Television audiences, he noted, were growing in size. Labour voters, in particular, voted late in the day, when the TV was on. “Bad weather outside and good television inside could swing the balance against Labour”. Labour, he claimed, should be worried about the Western Rawhide and the quiz show Dotto. “Dotto, under the wrong circumstances, could cost us the election”, Fairlie claimed to have been told by a Labour insider.

“After three weeks of election coverage on television [three weeks! if only…] the viewer might well be heartily sick of it and only too anxious to settle down to Wagon Train or Dotto."

More broadly, there has always been a tricky relationship between broadcasting and elections. Restrictions on what was allowed to be seen or heard during an election campaign used to be exceptionally strict.

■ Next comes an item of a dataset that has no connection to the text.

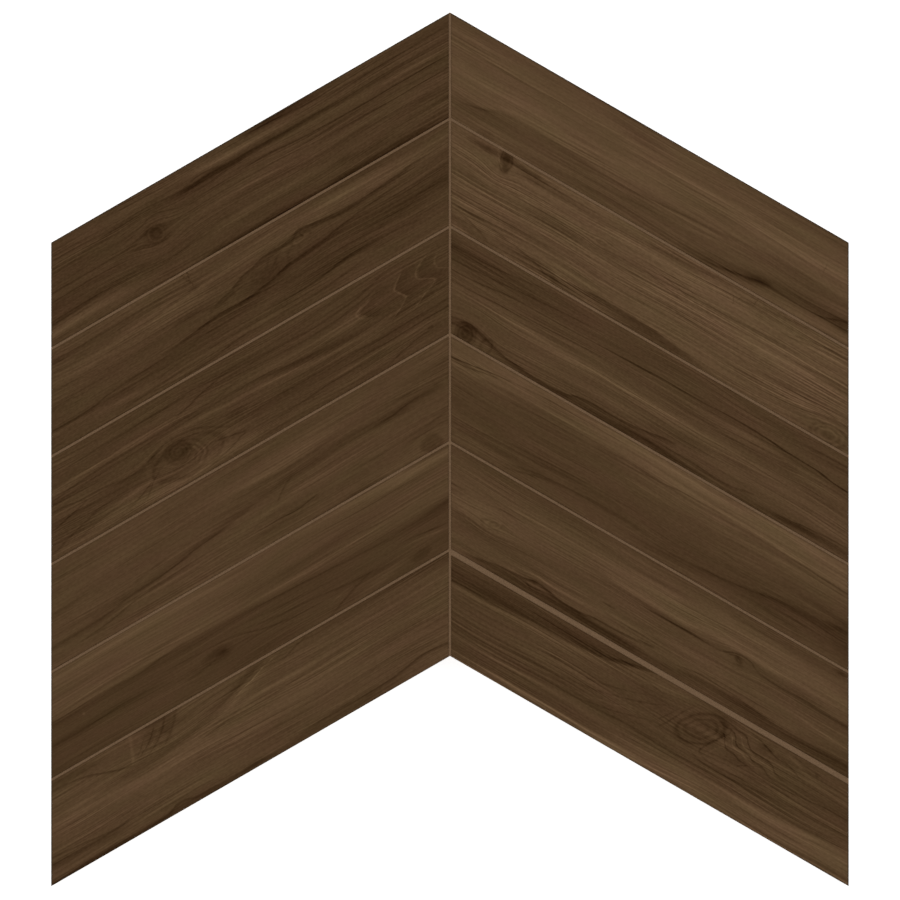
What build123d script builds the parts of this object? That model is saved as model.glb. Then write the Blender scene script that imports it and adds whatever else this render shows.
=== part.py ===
from build123d import *
from math import cos, floor, radians, tan
import os

# A chevron mosaic sheet of wood-look porcelain. Two columns of slanting planks meet in a point at a
# straight centre seam. The joints between them are filled, and a net is bonded over their backs.
# The sheet lies face up with its point towards +Y. The origin is under the middle of its outline.

# Layout of the sheet
rows = 6
plank_slope = 30.0  # degrees that each plank falls away from the centre seam
column_width = 187.4  # from the seam joint to the outer edge of a column, square to the seam
joint_width = 1.2  # between neighbouring planks and along the centre seam
wide_joint_width = 2.5  # the one joint that is laid wider than the rest
wide_joint_row = 5  # it lies below this plank of the right-hand column

# Planks
plank_width = 42.8  # across the grain
plank_thickness = 9.0
arris = 0.4  # small bevel round the printed face

# Keying grooves pressed into the back of each plank, along its length
key_depth = 0.6
key_width = 5.0
key_pitch = 9.0
key_rim = 4.0  # least plain margin beside the outermost groove

# Joint filler and backing net
fill_recess = 0.5  # from the printed faces down to the filler
net_thickness = 0.6
net_inset = 4.0  # from the sheet's outline in to the edge of the net

# A drop is a distance along Y, straight down the seam, from the sheet's upper outline
slope_cos = cos(radians(plank_slope))
slope_tan = tan(radians(plank_slope))
plank_drop = plank_width / slope_cos
joint_drop = joint_width / slope_cos
row_pitch = plank_drop + joint_drop
column_drop = rows * row_pitch - joint_drop
half_width = joint_width / 2 + column_width
point_y = (column_drop + half_width * slope_tan) / 2

left = -1
right = 1
side_names = {left: "left", right: "right"}


def sheet_point(x, drop):
    return (x, point_y - abs(x) * slope_tan - drop)


def plank_drops(side, row):
    # Past the wide joint the planks sit lower, and the last one is cut narrower, so that both
    # columns end together
    upper = (row - 1) * row_pitch
    if side == right and row > wide_joint_row:
        upper += (wide_joint_width - joint_width) / slope_cos
    lower = column_drop if row == rows else upper + plank_drop
    return upper, lower


def plank_corners(side, row):
    upper, lower = plank_drops(side, row)
    seam_x = side * joint_width / 2
    outer_x = side * half_width
    return [
        sheet_point(seam_x, upper),
        sheet_point(outer_x, upper),
        sheet_point(outer_x, lower),
        sheet_point(seam_x, lower),
    ]


def sheet_corners():
    return [
        sheet_point(0, 0),
        sheet_point(half_width, 0),
        sheet_point(half_width, column_drop),
        sheet_point(0, column_drop),
        sheet_point(-half_width, column_drop),
        sheet_point(-half_width, 0),
    ]


def back_plane(side, row):
    # On the middle of a plank's back, with its x along the plank
    upper, lower = plank_drops(side, row)
    middle_x = side * (joint_width + column_width) / 2
    middle_y = sheet_point(middle_x, (upper + lower) / 2)[1]
    return Plane(
        origin=(middle_x, middle_y, net_thickness),
        x_dir=(1, -side * slope_tan, 0),
        z_dir=(0, 0, 1),
    )


def make_plank(side, row):
    upper, lower = plank_drops(side, row)
    own_width = (lower - upper) * slope_cos
    key_count = floor((own_width - 2 * key_rim - key_width) / key_pitch) + 1
    key_length = 2 * (column_width / slope_cos + own_width)  # runs out past both ends
    with BuildPart() as plank:
        with BuildSketch(Plane.XY.offset(net_thickness)):
            with BuildLine():
                Polyline(*plank_corners(side, row), close=True)
            make_face()
        extrude(amount=plank_thickness)
        chamfer(plank.faces().sort_by(Axis.Z)[-1].edges(), length=arris)
        with BuildSketch(back_plane(side, row)):
            with GridLocations(0, key_pitch, 1, key_count):
                Rectangle(key_length, key_width)
        extrude(amount=key_depth, mode=Mode.SUBTRACT)
    plank.part.label = f"plank_{side_names[side]}_{row}"
    return plank


planks = []
for side in (left, right):
    for row in range(1, rows + 1):
        planks.append(make_plank(side, row))

# Joint filler: the centre seam and the slanting joints, out to the sheet's outline
with BuildPart() as joint_fill:
    with BuildSketch(Plane.XY.offset(net_thickness)):
        with BuildLine():
            Polyline(*sheet_corners(), close=True)
        make_face()
        for side in (left, right):
            for row in range(1, rows + 1):
                with BuildLine():
                    Polyline(*plank_corners(side, row), close=True)
                make_face(mode=Mode.SUBTRACT)
    extrude(amount=plank_thickness - fill_recess)
joint_fill.part.label = "joint_fill"

# Backing net, over the backs of all planks and joints and cut a little inside the outline
with BuildPart() as backing_net:
    with BuildSketch(Plane.XY):
        with BuildLine():
            Polyline(*sheet_corners(), close=True)
        make_face()
        offset(amount=-net_inset, kind=Kind.INTERSECTION, mode=Mode.REPLACE)
    extrude(amount=net_thickness)
backing_net.part.label = "backing_net"

os.makedirs("parts", exist_ok=True)
for piece in [*planks, joint_fill, backing_net]:
    export_step(piece.part, f"parts/{piece.part.label}.step")
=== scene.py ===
import bpy
import math
import random
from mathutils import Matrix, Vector


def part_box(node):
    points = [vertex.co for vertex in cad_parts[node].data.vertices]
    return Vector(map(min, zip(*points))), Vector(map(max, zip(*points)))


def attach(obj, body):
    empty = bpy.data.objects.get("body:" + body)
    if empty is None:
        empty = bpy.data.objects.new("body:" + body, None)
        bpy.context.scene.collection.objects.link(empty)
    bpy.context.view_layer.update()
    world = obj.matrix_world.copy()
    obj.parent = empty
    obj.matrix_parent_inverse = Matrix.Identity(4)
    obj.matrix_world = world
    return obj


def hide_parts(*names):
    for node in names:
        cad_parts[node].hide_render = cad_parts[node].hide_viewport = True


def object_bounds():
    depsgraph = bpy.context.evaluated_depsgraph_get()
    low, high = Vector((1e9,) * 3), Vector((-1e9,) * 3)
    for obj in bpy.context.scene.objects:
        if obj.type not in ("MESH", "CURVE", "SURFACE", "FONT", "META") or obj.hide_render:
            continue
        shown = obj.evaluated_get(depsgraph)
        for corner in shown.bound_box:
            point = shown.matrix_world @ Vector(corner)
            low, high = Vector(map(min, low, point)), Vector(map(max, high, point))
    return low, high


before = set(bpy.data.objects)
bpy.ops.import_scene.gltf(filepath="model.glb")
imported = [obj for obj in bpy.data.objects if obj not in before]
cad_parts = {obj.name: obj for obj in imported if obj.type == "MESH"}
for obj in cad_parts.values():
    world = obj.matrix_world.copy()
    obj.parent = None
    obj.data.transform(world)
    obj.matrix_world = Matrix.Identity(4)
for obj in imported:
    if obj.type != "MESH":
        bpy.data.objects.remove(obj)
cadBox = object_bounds()
rootBody = "root"

mm = 0.001
slopeAngle = math.radians(30)
slopeSin = math.sin(slopeAngle)
slopeCos = math.cos(slopeAngle)
slopeTan = math.tan(slopeAngle)
faceHeight = cadBox[1].z
print("sheet loaded,", len(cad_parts), "pieces")


# small helpers for wiring nodes

def feed(tree, socket, value):
    if isinstance(value, bpy.types.NodeSocket):
        tree.links.new(value, socket)
    else:
        socket.default_value = value


def calc(tree, operation, *values):
    node = tree.nodes.new("ShaderNodeMath")
    node.operation = operation
    for socket, value in zip(node.inputs, values):
        feed(tree, socket, value)
    return node.outputs[0]


def total(tree, *values):
    result = values[0]
    for value in values[1:]:
        result = calc(tree, "ADD", result, value)
    return result


def scaled(tree, value, fromLow, fromHigh, toLow=0.0, toHigh=1.0, smooth=False):
    node = tree.nodes.new("ShaderNodeMapRange")
    node.interpolation_type = "SMOOTHSTEP" if smooth else "LINEAR"
    for socket, entry in zip(node.inputs, (value, fromLow, fromHigh, toLow, toHigh)):
        feed(tree, socket, entry)
    return node.outputs["Result"]


def noise(tree, vector, scale=1.0, detail=0.0):
    node = tree.nodes.new("ShaderNodeTexNoise")
    node.inputs["Scale"].default_value = scale
    node.inputs["Detail"].default_value = detail
    feed(tree, node.inputs["Vector"], vector)
    return node.outputs["Fac"]


def stretchedNoise(tree, along, across, alongSize, acrossSize, seed, detail=0.0):
    # noise whose patches are about alongSize by acrossSize
    place = tree.nodes.new("ShaderNodeCombineXYZ")
    feed(tree, place.inputs["X"], calc(tree, "DIVIDE", along, alongSize))
    feed(tree, place.inputs["Y"], calc(tree, "DIVIDE", across, acrossSize))
    feed(tree, place.inputs["Z"], seed)
    return noise(tree, place.outputs[0], detail=detail)


def blended(tree, factor, first, second):
    node = tree.nodes.new("ShaderNodeMix")
    node.data_type = "RGBA"
    feed(tree, node.inputs["Factor"], factor)
    feed(tree, node.inputs["A"], first)
    feed(tree, node.inputs["B"], second)
    return node.outputs["Result"]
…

Initial rules banned “anything (except the official election broadcasts) which could fairly be considered likely to influence voters”, a phrase that was interpreted very tightly. In the 1955 campaign, for example, the BBC cancelled the broadcast of an Oxford Union debate on the motion that “the methods of science are destructive to the myths of religion”, along with a detective serial which mentioned Communism and a play in which a gypsy forecasted elections. In 1959 even appeals to increase participation – of the “use your vote” variety – were considered beyond the pale.

The rules gradually relaxed, but in 1964 a Michael Bentine sketch in which a Chinese Junk bombarded the House of Commons, while MPs were supposedly discussing “Oriental raspberry blowers” was too much. And in 1966 an episode of the children’s programme Pinky and Perky – featuring two high-pitched anthropomorphic puppets – was to set be withdrawn. Initially, the BBC announced that “You too can be Prime Minister” – in which Pinky and Perky became joint-Prime Ministers – was being canned, only to retreat in the face of widespread incredulity. But not before the director of BBC1 had sat down and watched the programme in full himself.

As luck would have it – or rotten luck, depending on your point of view – no games at this year’s Euros will be played on Thursday 4 July. If England and / or Scotland make it as far as the quarter finals, those fixtures will take place on Friday 5 or Saturday 6 July —  just as the new government will be settling in.